知り合いの若者が、明日(1/11)成人式なんですと言うので、私は、「エエッ、成人の日って15日じゃないの?」って言ったら、彼は怪訝な顔をしていました。最近、若者とあまり接触がなかったので、成人の日が資源ゴミの日と同じ1月の第二月曜日に変ったことをすっかり忘れていたのです。

もっとも私の田舎では、成人式は夏のお盆休みにおこなわれていました。自分の成人式のとき、私は、東京のアパートで、体調を崩して学校にも行かず床に伏せることの多い毎日を送っていました。そんな私を見るに見かねた友人が、たまたま通学する途中のバスのなかで見たという、渋谷の山手通り沿いの病院に連れて行ってくれたのです。

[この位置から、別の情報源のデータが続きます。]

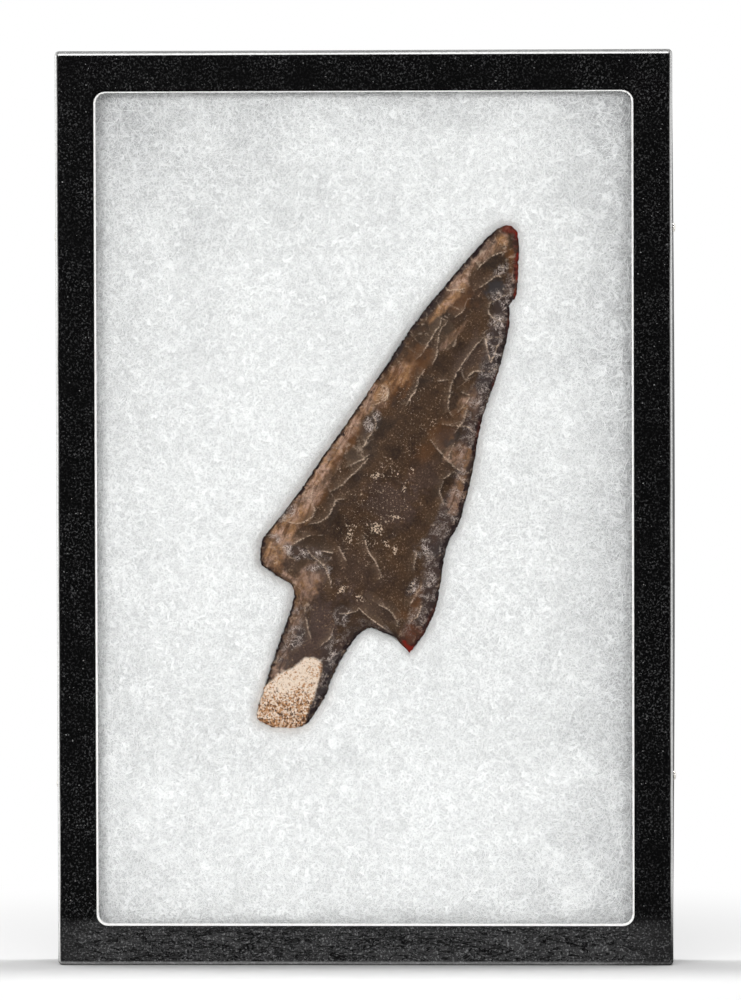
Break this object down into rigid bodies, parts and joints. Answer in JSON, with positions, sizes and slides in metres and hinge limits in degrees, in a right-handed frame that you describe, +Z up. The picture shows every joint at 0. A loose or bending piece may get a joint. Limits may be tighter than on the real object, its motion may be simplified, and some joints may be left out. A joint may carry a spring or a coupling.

診察した結果は、持病の再発でした。既に私は、中学のときと高校のときに二度入院していたのです。先生から「かなり悪いですね。まだ若いんだから田舎に帰って、もう一度身体を直してやり直したほうがいいですよ」と言われ、レントゲン写真などを渡してくれました。しかし、私は田舎に帰ることをまだためらっていました。すると、友人が私に内緒で田舎の親に連絡して、父親が東京まで迎えに来たのでした。

そのとき、父親がもってきたのが成人式の写真でした。と言うのも、写真館をやっていた父親は、毎年役場に頼まれて成人式の集合写真を撮っていたからです。私は、父親に説得されて東京の生活を引き払い、結局、九州の国立病院に1年間入院することになったのですが、そんななかで手にした成人式の写真には、卒業以来会ってない中学時代の同級生たちのちょっと大人になったなつかしい顔が映っていました。

また、翌年の1月15日の成人の日には、病院から記念のアルバムをもらいました。その頃は病状が芳しくなく、ほとんど寝たきりの状態でした。主治医の先生や婦長さんたちが病室にやってきて、「ご成人、おめでとうございます!」と言われて、のし紙に「祝成人」と書かれた記念品のアルバムをもらったのでした。そのとき、私は、成人の日というのは、社会的にも特別な日なんだなとしみじみ思ったことを覚えています。

今のコスプレまがいの奇抜な格好や”荒れた成人式”などを見ると、成人式もハロウィンなどと同じように、ただのイベントにすぎなくなった気がします。もし私の時代に今のような成人式だったら、あのような感慨を抱くことはなかったと思うのです。